Charles Amidon was one of the founders of the Millers Falls Company. His biography is available via the link above.
Solomon Amidon, a contractor and younger brother of Charles H. Amidon, built 140 houses in the Millers Falls area. Born in Monroe, Massachusetts, on September 28, 1840, he was the sixth son of David Amidon, a shoemaker, and Bertha Dunbar. Amidon attended academy at North Adams and then moved to Greenfield where he spent three years in the employ of the Greenfield Tool Company. As did so many of his generation, Amidon volunteered to serve his county by enlisting in the Union Army to fight in the Civil War. A member of Company G of the Tenth Massachusetts Regiment of Volunteers, he was promoted to corporal, served a three-year hitch, and on discharge, returned home to the Greenfield Tool Company and carpentry work.
Amidon relocated to Alton, Illinois, in 1865, did not find it to his liking, and several years later returned to Massachusetts where he took up residence in the town springing up around the Millers Falls Manufacturing Company. There, he partnered for a time with Jesse Newton, building homes, churches, and commercial structures. “Sol and Jesse” built a two-story, forty-by-sixty-foot brick building on the Millers Falls Company’s canal to serve as their headquarters and as manufactory for Amidon & Newton, producers of small hardware items. On March 26, 1872, Solomon Amidon was issued United States Letters Patent No. 124,999 for a stay brace for trunk lids, and while it is not known if the design was ever produced, it is indicative of the sort of hardware manufactured by the partners.
The Amidon & Newton partnership was short-lived, as was Solomon’s foray into manufacturing. Amidon elected to remain in the construction business. Certainly one of his more interesting undertakings was the building of a dam across the Millers River. Eighteen feet high and 200 feet long, the structure furnished power for an electric railroad that ran between Millers Falls and Greenfield.
Quimby S. Backus sold his vise-making business to the Millers Fall Company in 1873 and then went on to start a series of businesses. His biography is available via the link above.
On May 24, 1864, William Henry Barber was issued United States Letters Patent No. 42,827 for a holder of bits and other small tools. The ’holder’ described in the patent consisted of a rotatable shell that enclosed a pair of spring-loaded, adjustable jaws. Charles Amidon and Levi Gunn, partners who were to become principals in the Millers Falls Manufacturing Company, purchased Barber’s patent in 1865 and began building a wrought iron brace that featured the new chuck. The reputation of the Barber brace spread quickly, tens of thousands were sold, and its profitability became the foundation on which the Millers Falls Company was built.
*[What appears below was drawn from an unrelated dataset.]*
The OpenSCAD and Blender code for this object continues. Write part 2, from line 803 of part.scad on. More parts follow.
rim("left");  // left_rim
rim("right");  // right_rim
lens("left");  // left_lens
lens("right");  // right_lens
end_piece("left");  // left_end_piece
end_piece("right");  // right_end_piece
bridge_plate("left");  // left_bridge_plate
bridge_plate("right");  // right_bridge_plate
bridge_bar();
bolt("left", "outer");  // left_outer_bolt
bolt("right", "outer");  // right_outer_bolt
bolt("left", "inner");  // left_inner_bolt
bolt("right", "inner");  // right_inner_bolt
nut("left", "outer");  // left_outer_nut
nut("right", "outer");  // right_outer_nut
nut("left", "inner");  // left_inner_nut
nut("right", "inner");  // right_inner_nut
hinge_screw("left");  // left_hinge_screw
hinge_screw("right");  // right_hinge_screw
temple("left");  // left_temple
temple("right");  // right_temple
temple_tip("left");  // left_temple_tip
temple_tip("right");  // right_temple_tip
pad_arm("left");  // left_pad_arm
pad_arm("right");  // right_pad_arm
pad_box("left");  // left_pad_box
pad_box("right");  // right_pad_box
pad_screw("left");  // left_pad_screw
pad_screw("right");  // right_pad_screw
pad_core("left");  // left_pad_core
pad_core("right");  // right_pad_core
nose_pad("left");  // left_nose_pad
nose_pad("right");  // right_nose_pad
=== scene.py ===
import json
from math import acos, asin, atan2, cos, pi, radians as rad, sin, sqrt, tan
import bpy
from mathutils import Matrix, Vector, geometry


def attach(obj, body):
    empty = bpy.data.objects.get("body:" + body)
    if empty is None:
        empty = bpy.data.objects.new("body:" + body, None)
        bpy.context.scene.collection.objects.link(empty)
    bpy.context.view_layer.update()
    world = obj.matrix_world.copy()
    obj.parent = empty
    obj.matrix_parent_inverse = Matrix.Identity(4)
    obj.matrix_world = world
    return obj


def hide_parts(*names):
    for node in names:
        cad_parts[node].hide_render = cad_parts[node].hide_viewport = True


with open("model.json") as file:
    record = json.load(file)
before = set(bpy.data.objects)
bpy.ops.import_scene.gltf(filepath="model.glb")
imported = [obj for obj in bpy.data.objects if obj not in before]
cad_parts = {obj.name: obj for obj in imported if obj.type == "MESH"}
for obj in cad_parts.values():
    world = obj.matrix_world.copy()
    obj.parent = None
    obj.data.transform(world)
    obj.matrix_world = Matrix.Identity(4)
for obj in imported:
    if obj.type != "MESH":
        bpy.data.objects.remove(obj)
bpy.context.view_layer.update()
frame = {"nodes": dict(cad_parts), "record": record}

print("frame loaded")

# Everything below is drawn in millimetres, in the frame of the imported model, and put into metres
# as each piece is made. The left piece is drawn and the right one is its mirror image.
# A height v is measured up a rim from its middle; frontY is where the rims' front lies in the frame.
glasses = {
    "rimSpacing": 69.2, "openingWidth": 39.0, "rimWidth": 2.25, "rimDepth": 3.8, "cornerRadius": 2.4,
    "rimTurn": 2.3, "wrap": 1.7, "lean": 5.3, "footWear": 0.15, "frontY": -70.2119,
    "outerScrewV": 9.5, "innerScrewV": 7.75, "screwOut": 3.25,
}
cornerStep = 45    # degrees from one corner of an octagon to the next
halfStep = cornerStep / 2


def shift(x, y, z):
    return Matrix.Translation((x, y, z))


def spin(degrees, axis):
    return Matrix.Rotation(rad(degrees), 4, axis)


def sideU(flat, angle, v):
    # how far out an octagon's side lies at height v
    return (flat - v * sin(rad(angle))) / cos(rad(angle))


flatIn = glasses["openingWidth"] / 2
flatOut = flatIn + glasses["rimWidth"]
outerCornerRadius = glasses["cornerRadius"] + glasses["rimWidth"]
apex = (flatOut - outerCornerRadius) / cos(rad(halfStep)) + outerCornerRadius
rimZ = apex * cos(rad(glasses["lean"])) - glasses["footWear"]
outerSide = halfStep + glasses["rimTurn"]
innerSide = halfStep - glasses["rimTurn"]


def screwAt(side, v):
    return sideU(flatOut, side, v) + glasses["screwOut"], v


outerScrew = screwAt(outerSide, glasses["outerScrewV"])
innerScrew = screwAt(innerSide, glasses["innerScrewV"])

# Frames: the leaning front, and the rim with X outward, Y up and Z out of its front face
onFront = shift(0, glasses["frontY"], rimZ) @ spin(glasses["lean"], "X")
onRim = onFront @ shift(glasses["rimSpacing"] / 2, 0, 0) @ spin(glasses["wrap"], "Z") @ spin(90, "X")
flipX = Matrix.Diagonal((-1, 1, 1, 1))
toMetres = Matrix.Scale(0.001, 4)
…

William H. Barber, the son of John Barber, was born and raised in Franklin County, Massachusetts. He married Caroline Hayward, the daughter of Hampshire County resident Stephen Hayward. The couple settled in Ashfield, a town not far from William’s birthplace, and there, their children were born. The couple parented three sons and a daughter: Henry H., Ernest, James T., and Fidelia. At some point, William Barber picked up the trade of machinist, and the family relocated to Windsor, Vermont, where William worked at the local armory building muskets for Union troops fighting the Civil War. During his employment there, he invented his now-famous chuck. Barber returned to Franklin County about 1865, settled in the Greenfield area, and died October 25, 1866. On February 6, 1872, the patent for William Barber’s chuck was assigned by mesne to the Millers Falls Mfg. Company (Reissue no. 4,736).
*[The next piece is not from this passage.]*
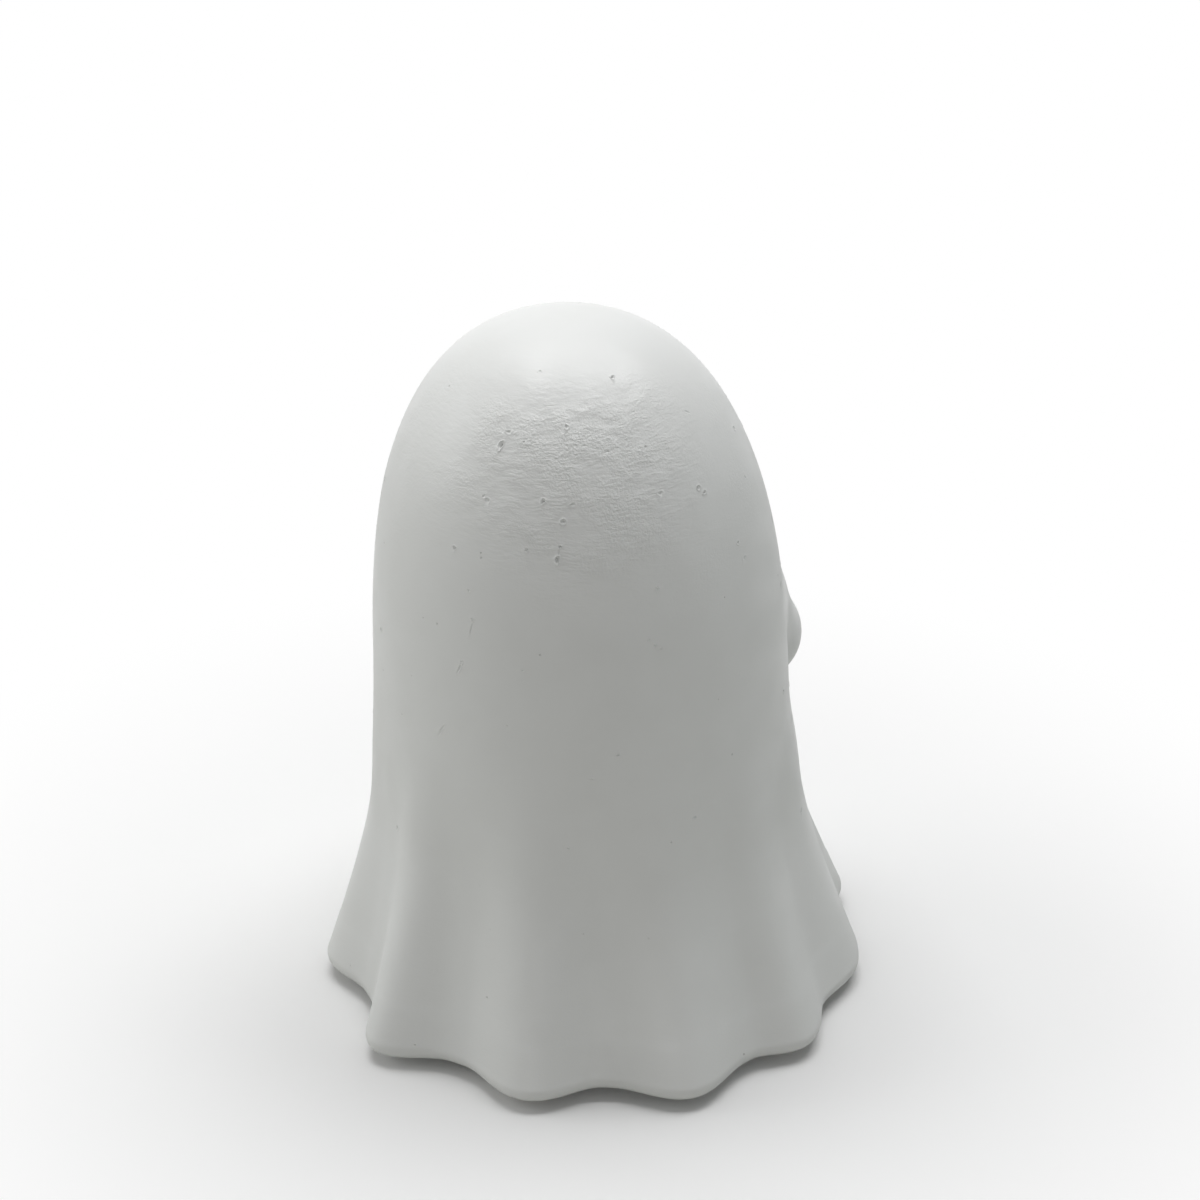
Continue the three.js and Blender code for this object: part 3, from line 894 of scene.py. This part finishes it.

Otis E. Brown served as the seventh president of the Millers Falls Company. Formerly Vice-President of Personnel for Pendleton Tool, an Ingersoll-Rand subsidiary, Brown arrived in Greenfield in December 1965 to serve as Chief Executive Officer. He became company president three months later when John Owen left the position to become a fund-raiser for Deerfield Academy. Otis Brown headed the company during some of its darkest hours. The operation, plagued by declining sales, an aged physical plant, and a parent company tone deaf to the demands of the consumer hand tool market, was suffering substantial losses. He left the company in 1968 and relocated to Arizona. A native of Fort Thompson, Oklahoma, Brown was the holder of an industrial administration degree from the Harvard Graduate School of Business Administration and an MBA from the Stanford Graduate School of Business. He served in the United States Navy from 1942 to 1946.
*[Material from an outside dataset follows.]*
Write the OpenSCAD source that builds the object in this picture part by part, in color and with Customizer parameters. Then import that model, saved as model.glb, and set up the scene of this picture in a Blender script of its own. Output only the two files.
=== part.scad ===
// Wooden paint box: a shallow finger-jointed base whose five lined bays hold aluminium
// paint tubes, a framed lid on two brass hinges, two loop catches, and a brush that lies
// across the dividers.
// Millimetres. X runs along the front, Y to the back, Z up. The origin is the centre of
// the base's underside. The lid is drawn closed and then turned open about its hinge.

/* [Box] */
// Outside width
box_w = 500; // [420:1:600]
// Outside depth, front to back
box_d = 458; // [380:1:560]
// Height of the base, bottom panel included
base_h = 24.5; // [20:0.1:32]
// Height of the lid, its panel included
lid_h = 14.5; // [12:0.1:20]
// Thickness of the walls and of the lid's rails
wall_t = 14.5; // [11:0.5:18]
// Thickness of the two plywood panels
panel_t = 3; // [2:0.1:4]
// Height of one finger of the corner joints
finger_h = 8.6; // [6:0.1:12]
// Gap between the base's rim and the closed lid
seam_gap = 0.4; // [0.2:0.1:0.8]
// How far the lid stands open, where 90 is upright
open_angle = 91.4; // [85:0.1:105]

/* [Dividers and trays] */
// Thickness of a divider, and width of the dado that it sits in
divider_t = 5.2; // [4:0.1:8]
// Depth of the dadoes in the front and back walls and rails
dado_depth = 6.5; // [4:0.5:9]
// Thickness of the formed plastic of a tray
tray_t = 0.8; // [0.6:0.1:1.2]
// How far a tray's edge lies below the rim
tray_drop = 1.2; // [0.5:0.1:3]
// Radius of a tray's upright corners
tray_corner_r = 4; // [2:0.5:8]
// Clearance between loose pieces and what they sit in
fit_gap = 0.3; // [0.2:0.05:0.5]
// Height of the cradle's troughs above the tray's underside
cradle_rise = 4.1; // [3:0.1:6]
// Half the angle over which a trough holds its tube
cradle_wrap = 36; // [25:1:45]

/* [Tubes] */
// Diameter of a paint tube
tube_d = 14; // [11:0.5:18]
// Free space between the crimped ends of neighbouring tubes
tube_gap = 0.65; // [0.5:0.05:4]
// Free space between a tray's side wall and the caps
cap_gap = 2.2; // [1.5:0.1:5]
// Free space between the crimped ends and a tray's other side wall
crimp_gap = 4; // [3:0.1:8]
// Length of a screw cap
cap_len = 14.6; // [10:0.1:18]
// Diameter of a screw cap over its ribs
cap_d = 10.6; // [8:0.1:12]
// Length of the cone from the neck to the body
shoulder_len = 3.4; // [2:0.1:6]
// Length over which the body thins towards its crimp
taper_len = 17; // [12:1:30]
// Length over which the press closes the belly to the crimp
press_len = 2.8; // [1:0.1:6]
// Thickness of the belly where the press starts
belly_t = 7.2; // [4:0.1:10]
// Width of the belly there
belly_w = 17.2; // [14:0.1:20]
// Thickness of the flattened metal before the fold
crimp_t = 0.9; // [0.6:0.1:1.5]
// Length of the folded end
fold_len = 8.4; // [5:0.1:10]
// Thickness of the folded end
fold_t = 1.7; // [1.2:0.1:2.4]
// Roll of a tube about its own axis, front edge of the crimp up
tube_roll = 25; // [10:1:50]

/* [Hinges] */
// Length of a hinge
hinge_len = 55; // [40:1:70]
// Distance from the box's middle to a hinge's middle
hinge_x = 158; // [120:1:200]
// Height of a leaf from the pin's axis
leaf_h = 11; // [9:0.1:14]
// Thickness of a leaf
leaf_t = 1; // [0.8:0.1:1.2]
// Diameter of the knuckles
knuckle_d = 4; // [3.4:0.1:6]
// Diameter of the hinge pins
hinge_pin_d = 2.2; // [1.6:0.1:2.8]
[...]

Source: “Brown Succeeded Owen as Head of Millers Falls Company.” In: A Century of experience: Millers Falls Company. Greenfield, Mass.: Greenfield Record, Gazette and Courier, August 13, 1968. unpaged.
Henry M. Dunbar (Henry Miles Dunbar) was an employee of the Millers Falls Manufacturing Company at the time that it was located in Greenfield. He lost four hundred dollars in tools and stock in the December 1868 fire that destroyed the operation’s factory. In 1871, Dunbar became an investor in the Amidon Manufacturing Company, the baby coach manufacturer established by Charles H. Amidon after he left the Millers Falls Mfg. Company.
Henry Dunbar was the son of Charles Dunbar, one of the Connecticut Dunbars who migrated to the Monroe area of Franklin County in the early decades of the nineteenth century. The Dunbar and Amidon families were close. Charles Amidon’s mother, Bertha, was a Connecticut Dunbar; he and Henry M. Dunbar were likely cousins. According to the 1850 federal census, the parents of the two men shared a household in 1850.
A carriage maker by trade, Charles E. Fisk was one of the principals in Amidon & Fisk—the baby coach manufacturer established by Charles H. Amidon in 1870 after he left the Millers Falls Mfg. Company. The federal census taken in the summer of that year indicates that Fisk, his wife, and family shared a household with the Amidons. Sadly, a fire in January 1876 destroyed the partners’ baby carriage factory, bringing an end to production. Seven months after the fire, a notice that Charles E. Fisk had opened a carriage-making shop in Greenfield appeared in the Gazette and Courier.
Levi Gunn was one of the founders of the Millers Falls Company. His biography is available via the link above.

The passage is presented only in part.